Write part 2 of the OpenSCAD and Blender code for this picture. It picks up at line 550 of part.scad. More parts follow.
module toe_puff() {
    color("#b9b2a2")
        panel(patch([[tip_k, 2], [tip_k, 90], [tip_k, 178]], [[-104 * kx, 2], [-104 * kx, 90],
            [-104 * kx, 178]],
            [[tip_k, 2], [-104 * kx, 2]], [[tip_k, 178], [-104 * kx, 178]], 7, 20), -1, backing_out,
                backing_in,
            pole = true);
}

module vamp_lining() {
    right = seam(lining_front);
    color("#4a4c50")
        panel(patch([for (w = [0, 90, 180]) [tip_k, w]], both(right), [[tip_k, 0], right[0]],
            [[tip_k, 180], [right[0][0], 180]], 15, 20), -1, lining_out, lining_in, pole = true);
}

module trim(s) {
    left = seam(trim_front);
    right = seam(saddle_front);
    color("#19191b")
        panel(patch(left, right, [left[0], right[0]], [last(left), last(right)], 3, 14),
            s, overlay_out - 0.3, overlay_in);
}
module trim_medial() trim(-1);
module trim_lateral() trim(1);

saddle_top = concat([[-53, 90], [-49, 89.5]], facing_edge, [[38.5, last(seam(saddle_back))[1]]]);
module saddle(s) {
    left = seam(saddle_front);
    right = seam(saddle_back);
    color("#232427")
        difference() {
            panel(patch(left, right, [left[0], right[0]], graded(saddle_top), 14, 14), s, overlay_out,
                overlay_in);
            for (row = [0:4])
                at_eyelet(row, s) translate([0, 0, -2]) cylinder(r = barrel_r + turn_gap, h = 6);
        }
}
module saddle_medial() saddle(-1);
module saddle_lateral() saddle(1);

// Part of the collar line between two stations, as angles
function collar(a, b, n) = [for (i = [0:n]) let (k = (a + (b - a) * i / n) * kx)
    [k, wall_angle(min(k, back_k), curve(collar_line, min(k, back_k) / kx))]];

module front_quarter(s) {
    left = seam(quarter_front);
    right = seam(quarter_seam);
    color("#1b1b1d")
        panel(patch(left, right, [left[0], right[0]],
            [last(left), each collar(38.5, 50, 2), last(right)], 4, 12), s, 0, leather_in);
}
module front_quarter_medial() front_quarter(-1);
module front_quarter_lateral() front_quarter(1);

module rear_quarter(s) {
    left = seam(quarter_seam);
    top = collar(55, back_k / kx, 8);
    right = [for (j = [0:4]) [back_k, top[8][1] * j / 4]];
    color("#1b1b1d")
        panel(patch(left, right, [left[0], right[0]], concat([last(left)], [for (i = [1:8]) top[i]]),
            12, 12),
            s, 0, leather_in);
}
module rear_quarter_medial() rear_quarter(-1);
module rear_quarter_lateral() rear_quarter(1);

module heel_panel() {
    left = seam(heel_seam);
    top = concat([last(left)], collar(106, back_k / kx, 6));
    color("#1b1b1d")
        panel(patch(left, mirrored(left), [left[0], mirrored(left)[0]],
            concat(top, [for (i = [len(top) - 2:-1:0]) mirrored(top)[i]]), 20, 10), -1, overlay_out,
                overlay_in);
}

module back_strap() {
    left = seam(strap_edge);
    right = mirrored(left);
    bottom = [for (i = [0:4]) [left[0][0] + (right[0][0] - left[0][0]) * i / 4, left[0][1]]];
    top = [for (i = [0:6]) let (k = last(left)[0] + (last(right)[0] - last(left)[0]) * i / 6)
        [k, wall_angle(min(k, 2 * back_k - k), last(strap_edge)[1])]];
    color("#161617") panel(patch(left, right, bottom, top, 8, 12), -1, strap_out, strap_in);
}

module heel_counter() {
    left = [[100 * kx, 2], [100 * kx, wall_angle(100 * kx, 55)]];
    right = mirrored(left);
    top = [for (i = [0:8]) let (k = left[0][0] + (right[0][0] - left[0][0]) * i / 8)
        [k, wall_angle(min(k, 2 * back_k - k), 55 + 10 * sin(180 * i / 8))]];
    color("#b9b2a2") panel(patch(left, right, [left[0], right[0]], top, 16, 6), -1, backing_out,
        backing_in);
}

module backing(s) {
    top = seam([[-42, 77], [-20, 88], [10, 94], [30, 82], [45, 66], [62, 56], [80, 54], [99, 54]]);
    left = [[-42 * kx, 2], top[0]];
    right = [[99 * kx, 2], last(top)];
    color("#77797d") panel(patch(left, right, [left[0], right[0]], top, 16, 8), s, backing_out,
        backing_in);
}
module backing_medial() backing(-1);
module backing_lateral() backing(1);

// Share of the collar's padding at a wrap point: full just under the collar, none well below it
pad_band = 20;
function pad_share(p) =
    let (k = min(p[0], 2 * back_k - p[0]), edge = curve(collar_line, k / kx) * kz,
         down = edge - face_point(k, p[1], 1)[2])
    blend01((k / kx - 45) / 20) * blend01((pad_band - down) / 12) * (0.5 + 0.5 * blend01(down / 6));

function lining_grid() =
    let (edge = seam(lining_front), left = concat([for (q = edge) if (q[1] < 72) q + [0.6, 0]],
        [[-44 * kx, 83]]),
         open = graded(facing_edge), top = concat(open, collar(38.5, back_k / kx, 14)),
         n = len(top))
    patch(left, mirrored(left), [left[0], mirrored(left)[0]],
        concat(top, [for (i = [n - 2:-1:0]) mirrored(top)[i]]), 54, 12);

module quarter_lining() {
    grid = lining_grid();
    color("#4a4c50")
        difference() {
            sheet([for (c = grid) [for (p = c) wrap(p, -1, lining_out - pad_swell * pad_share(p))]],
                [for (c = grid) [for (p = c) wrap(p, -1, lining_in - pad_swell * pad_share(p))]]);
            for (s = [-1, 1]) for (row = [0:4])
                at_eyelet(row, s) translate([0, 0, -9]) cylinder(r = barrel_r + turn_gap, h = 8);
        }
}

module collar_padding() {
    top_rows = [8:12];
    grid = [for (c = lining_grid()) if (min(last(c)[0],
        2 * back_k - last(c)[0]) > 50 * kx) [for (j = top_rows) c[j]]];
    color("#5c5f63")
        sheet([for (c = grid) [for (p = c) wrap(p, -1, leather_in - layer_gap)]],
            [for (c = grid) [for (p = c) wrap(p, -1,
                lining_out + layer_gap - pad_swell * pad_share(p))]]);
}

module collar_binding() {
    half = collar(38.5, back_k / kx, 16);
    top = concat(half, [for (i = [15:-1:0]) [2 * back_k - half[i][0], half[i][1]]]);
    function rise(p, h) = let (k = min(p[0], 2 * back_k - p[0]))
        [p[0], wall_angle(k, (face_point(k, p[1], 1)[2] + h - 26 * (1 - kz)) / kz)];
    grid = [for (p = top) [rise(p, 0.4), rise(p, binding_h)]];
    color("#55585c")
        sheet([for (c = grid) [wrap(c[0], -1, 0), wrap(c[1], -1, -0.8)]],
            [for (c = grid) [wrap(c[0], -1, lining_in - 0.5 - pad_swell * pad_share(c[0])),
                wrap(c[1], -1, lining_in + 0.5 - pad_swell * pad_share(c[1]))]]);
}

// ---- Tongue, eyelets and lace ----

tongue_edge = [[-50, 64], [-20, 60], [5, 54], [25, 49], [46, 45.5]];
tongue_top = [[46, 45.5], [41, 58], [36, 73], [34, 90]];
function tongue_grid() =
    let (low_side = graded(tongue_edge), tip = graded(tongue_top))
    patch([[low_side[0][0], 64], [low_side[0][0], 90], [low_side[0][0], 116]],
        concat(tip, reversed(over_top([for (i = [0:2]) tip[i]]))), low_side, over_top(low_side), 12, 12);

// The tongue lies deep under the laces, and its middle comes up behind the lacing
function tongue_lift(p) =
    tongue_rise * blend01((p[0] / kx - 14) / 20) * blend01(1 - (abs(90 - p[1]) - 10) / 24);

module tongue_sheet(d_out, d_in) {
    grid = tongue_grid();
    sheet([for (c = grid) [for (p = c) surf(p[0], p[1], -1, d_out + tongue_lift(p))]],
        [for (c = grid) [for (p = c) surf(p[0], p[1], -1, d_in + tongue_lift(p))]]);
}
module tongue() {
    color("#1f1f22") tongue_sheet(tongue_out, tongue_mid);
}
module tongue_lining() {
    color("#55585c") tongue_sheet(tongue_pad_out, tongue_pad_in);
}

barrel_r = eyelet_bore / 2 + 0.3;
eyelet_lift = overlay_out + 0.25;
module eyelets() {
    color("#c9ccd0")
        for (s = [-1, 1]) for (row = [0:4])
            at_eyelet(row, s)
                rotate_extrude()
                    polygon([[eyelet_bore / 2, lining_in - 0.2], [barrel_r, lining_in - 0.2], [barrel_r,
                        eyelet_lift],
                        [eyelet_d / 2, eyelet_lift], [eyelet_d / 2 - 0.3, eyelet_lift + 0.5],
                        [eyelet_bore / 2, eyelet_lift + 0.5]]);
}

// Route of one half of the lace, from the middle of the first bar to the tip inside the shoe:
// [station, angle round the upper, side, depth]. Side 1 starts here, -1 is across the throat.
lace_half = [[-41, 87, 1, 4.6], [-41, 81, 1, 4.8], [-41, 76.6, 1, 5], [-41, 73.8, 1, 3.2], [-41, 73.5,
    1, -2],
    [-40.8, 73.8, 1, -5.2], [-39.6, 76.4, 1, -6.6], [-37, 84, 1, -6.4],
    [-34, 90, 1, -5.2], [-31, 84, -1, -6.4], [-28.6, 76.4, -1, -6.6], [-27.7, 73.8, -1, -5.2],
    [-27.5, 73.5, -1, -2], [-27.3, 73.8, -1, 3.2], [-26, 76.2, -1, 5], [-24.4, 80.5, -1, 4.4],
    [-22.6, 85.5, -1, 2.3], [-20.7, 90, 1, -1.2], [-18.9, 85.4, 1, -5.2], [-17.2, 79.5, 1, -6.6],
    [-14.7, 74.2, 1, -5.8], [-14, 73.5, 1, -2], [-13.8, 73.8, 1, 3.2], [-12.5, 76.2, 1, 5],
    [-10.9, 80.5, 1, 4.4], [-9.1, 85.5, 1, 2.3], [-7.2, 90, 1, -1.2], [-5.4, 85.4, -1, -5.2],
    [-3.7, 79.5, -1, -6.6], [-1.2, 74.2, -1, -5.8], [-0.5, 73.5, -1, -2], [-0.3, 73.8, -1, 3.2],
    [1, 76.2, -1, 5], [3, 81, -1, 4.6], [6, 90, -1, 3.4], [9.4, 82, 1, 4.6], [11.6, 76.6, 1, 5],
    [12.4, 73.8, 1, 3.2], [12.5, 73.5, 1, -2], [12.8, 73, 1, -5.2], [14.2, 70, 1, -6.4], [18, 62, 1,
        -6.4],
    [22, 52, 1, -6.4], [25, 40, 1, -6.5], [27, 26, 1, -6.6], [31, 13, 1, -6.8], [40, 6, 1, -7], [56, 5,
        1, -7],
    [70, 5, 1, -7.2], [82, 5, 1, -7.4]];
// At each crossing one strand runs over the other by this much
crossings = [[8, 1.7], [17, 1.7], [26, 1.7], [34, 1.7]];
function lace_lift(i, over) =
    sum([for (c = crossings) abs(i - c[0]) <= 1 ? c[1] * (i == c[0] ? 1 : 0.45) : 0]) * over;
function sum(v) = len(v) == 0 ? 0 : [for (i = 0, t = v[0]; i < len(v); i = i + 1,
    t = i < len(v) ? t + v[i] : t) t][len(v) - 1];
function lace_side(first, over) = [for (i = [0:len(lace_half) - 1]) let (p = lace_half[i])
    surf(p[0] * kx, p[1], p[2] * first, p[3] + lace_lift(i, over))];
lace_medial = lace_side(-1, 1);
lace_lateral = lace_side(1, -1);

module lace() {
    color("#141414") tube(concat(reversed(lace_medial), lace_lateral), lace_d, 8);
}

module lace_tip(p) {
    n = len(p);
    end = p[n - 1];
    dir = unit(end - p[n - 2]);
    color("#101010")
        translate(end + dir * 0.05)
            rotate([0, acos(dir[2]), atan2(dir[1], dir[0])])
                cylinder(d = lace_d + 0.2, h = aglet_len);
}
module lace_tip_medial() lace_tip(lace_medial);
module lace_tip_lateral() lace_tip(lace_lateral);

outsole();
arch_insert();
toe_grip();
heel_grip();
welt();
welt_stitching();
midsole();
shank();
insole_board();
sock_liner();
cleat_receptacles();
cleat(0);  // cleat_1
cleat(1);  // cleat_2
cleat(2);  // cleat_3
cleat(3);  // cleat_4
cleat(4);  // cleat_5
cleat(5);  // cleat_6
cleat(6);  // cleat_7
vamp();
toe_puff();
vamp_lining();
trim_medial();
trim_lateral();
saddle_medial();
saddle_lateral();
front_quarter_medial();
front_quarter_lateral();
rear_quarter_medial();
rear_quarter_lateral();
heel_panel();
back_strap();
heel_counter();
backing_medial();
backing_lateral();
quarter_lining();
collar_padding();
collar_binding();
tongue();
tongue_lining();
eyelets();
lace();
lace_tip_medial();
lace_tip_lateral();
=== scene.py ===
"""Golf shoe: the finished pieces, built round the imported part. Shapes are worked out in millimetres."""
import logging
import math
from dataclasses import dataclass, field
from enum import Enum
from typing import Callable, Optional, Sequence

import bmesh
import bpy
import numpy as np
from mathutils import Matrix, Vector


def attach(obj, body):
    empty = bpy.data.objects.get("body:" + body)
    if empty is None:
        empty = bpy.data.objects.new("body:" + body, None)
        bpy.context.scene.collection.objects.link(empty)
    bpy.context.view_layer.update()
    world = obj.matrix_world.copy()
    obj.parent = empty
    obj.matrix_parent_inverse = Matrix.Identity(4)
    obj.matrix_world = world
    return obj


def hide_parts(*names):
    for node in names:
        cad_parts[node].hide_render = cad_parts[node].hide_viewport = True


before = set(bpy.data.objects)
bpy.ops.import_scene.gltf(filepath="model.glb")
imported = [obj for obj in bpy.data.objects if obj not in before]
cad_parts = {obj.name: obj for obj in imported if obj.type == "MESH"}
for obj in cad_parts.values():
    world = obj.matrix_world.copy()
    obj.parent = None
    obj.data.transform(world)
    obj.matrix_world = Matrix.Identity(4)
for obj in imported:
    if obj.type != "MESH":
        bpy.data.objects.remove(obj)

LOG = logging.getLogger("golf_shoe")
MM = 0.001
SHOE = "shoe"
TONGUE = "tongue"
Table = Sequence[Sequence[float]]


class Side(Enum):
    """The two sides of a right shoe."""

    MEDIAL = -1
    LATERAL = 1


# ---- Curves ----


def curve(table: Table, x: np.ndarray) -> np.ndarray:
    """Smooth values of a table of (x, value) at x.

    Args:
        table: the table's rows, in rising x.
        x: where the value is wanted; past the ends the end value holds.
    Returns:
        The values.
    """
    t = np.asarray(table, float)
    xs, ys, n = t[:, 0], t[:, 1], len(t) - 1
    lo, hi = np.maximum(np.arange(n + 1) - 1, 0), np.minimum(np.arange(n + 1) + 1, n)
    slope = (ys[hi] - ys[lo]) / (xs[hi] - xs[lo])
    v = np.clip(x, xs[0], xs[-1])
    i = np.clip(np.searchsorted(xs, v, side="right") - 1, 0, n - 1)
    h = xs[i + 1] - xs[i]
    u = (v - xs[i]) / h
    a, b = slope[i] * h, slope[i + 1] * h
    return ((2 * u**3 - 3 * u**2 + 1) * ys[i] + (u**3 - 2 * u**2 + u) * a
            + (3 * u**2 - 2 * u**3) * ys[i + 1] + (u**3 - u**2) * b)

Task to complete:
Produce the lines from the top of the listing through the "module front_quarter_lateral() front_quarter(1);" line exactly as they appear, with no additional output.

Correct output:
Write part 2 of the OpenSCAD and Blender code for this picture. It picks up at line 550 of part.scad. More parts follow.
module toe_puff() {
    color("#b9b2a2")
        panel(patch([[tip_k, 2], [tip_k, 90], [tip_k, 178]], [[-104 * kx, 2], [-104 * kx, 90],
            [-104 * kx, 178]],
            [[tip_k, 2], [-104 * kx, 2]], [[tip_k, 178], [-104 * kx, 178]], 7, 20), -1, backing_out,
                backing_in,
            pole = true);
}

module vamp_lining() {
    right = seam(lining_front);
    color("#4a4c50")
        panel(patch([for (w = [0, 90, 180]) [tip_k, w]], both(right), [[tip_k, 0], right[0]],
            [[tip_k, 180], [right[0][0], 180]], 15, 20), -1, lining_out, lining_in, pole = true);
}

module trim(s) {
    left = seam(trim_front);
    right = seam(saddle_front);
    color("#19191b")
        panel(patch(left, right, [left[0], right[0]], [last(left), last(right)], 3, 14),
            s, overlay_out - 0.3, overlay_in);
}
module trim_medial() trim(-1);
module trim_lateral() trim(1);

saddle_top = concat([[-53, 90], [-49, 89.5]], facing_edge, [[38.5, last(seam(saddle_back))[1]]]);
module saddle(s) {
    left = seam(saddle_front);
    right = seam(saddle_back);
    color("#232427")
        difference() {
            panel(patch(left, right, [left[0], right[0]], graded(saddle_top), 14, 14), s, overlay_out,
                overlay_in);
            for (row = [0:4])
                at_eyelet(row, s) translate([0, 0, -2]) cylinder(r = barrel_r + turn_gap, h = 6);
        }
}
module saddle_medial() saddle(-1);
module saddle_lateral() saddle(1);

// Part of the collar line between two stations, as angles
function collar(a, b, n) = [for (i = [0:n]) let (k = (a + (b - a) * i / n) * kx)
    [k, wall_angle(min(k, back_k), curve(collar_line, min(k, back_k) / kx))]];

module front_quarter(s) {
    left = seam(quarter_front);
    right = seam(quarter_seam);
    color("#1b1b1d")
        panel(patch(left, right, [left[0], right[0]],
            [last(left), each collar(38.5, 50, 2), last(right)], 4, 12), s, 0, leather_in);
}
module front_quarter_medial() front_quarter(-1);
module front_quarter_lateral() front_quarter(1);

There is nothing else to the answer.